Insurance models remain largely traditional, so how can parents with shared custody of their children make sure their contents insurance is protecting the things their kids value?

Make sure your kids are covered - 
regardless of where they live

1

What lives where - add it up

To understand how your kids' belongings are covered, it's important to think about where their items normally reside.

For example, you probably have beds and clothes for your kids at your home, even if they don't live with you full time.

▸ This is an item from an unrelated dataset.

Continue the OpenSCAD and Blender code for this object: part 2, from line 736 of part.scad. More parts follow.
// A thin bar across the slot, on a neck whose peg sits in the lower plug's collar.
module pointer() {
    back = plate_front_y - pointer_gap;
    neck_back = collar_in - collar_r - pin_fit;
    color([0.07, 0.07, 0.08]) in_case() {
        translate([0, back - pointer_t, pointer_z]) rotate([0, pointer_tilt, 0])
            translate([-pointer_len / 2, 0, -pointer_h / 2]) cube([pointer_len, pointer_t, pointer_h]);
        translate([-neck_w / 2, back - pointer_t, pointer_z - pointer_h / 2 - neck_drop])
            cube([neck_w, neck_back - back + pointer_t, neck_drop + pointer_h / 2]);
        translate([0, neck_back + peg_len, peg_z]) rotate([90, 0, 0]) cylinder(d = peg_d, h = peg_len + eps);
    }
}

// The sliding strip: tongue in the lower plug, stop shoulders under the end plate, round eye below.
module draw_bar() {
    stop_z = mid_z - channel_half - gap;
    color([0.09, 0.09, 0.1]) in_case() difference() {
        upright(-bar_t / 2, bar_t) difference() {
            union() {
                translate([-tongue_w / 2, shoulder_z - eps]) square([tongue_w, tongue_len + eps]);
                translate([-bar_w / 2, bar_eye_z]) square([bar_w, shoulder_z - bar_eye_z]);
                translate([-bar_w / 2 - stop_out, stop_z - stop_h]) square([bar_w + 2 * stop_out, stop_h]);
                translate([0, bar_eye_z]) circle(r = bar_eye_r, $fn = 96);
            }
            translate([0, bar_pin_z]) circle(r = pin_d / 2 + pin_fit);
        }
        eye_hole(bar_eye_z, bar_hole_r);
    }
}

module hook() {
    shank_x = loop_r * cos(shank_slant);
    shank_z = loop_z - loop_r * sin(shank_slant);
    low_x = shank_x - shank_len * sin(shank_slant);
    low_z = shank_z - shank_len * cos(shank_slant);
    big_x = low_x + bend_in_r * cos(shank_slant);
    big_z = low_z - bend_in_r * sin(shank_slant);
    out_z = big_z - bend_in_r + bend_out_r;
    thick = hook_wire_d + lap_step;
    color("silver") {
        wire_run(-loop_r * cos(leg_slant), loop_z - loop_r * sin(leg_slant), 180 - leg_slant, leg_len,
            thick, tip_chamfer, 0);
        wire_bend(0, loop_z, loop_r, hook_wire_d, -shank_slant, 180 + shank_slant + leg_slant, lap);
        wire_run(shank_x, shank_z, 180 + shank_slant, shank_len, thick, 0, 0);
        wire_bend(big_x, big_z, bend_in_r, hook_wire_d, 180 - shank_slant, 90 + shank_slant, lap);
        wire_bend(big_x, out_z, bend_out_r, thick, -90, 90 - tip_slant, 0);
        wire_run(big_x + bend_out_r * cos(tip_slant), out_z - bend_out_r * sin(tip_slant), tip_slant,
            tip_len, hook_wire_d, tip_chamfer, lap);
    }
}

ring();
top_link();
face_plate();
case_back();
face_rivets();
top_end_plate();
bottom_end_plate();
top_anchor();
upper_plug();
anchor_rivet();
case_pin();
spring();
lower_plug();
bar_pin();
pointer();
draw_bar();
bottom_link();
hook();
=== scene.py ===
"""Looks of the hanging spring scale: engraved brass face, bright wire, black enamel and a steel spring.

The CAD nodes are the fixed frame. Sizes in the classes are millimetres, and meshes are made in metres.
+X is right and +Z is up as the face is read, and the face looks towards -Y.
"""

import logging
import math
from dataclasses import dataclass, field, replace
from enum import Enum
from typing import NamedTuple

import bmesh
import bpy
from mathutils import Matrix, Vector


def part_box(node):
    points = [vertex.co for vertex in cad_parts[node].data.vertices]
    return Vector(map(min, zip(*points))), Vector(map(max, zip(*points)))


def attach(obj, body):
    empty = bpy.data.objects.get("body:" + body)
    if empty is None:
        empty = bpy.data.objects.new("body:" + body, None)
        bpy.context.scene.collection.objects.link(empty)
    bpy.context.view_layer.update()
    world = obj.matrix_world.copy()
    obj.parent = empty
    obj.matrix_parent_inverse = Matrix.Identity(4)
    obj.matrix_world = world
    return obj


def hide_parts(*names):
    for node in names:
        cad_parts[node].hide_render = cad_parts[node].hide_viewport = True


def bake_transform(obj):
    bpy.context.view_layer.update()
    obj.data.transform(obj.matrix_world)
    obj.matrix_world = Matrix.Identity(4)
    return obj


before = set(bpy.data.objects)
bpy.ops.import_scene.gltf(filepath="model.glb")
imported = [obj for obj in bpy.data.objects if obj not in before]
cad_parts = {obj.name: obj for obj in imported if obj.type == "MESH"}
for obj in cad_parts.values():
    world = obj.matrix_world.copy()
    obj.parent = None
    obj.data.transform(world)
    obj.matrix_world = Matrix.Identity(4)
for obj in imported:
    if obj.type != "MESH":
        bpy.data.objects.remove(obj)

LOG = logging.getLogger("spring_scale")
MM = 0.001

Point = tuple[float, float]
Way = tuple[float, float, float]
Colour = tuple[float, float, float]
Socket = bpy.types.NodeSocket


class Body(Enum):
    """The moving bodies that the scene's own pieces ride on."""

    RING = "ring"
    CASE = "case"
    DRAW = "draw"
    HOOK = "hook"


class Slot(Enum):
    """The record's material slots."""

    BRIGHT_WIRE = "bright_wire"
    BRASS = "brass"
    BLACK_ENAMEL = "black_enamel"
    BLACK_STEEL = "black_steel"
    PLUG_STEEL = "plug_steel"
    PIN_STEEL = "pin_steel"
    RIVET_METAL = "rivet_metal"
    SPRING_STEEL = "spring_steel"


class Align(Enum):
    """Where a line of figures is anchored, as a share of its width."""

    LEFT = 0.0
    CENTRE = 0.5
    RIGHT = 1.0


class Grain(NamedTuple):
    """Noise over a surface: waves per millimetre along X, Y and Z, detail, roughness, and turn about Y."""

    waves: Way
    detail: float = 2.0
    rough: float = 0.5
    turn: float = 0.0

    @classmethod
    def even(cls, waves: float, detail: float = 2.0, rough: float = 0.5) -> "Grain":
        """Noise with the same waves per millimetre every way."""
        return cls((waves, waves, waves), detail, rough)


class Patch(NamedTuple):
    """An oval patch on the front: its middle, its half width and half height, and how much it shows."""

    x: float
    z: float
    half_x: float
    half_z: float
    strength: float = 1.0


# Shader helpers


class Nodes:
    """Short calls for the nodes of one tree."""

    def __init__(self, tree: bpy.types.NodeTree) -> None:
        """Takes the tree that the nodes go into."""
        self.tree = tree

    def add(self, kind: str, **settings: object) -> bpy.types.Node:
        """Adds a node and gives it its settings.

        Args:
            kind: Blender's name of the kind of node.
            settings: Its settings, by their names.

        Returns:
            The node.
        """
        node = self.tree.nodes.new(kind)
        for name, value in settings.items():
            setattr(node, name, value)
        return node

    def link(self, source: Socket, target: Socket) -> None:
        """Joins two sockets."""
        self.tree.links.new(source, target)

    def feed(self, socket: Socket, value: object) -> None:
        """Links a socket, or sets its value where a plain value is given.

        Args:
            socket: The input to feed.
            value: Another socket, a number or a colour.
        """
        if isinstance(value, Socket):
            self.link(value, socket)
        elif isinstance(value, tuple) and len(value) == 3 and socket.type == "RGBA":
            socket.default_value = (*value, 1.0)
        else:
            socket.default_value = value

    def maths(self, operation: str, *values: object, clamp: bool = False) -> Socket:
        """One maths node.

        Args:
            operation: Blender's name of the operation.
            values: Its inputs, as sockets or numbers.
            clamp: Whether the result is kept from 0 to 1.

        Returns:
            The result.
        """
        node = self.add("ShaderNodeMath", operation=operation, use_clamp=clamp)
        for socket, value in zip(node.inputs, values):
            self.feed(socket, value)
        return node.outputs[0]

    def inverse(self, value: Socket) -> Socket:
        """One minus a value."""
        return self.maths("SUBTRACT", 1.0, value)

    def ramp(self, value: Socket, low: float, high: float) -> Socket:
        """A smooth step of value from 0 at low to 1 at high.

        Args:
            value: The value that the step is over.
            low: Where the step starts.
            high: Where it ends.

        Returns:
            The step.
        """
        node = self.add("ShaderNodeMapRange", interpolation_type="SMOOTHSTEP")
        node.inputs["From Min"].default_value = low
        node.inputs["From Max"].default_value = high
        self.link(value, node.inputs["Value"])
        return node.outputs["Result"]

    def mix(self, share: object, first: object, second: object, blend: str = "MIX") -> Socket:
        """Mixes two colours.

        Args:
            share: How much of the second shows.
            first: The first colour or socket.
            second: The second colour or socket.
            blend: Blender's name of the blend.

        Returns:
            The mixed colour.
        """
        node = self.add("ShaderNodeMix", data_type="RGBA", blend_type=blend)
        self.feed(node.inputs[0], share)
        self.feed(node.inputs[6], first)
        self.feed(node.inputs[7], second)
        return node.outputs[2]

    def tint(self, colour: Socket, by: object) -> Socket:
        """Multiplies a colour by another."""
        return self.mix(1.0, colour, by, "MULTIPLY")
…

Make sure that you've included the value of those items in your contents calculation when you take out a policy.

2

Items in transit

If you have primary custody, but your children also spend time living with another parent or maybe a grandparent, i'ts important to have contents insurance in place that covers their belongings while they're out of the home. Some cheaper insurance policies will only cover contents while it's in your home, so make sure to check your policy carefully.

3

Talk it through 

High ticket items like laptops and phones that kids take with them from place to place are more likely to be an insurance issues, and if you do need to make a claim you'll usually need to pay an excess.

It may help to discuss insurance arrangements with your children's other parent or guardians when you make expensive purchases for your children. Make sure it's clear whose insurance will cover the item if it is lost or damaged, bearing in mind where your child - and the item - normally reside. If in doubt, talk it through with your insurer, broker or adviser.

4

Keep your receipts 

If you need to make a claim, you may need to give details of the item or proof of purchase. It’s a good idea to keep receipts or serial numbers and photos – even if you’re not making the claim, the other parent may need them.

5

Check expensive items are listed separately on your policy 

Most insurers set specific limits on some items, including jewellery, computers and bikes. It’s unlikely that your kids own things that exceed these limits but it is possible, especially for sporting equipment or musical instruments. It’s a good idea to check the value of these items to see if they exceed your policy limit (which can vary according to your insurance provider).

If you do own anything over that specified value, make sure it’s listed on your insurance policy.

 

Disputes and problems

If issues do arise, it’s always a good idea to talk to your insurance company about it.

For example, maybe you only have your kids on weekends but they’ve lost a laptop while they’re with you, and their other parent doesn’t want to claim for it. Talk to your insurance company about the circumstances and whether or not you can make a claim under your policy.

Don't claim it twice

If something happens to your child’s belongings, it might be tempting to use the loss to claim twice – for example, claiming the same item on both parents’ contents policies.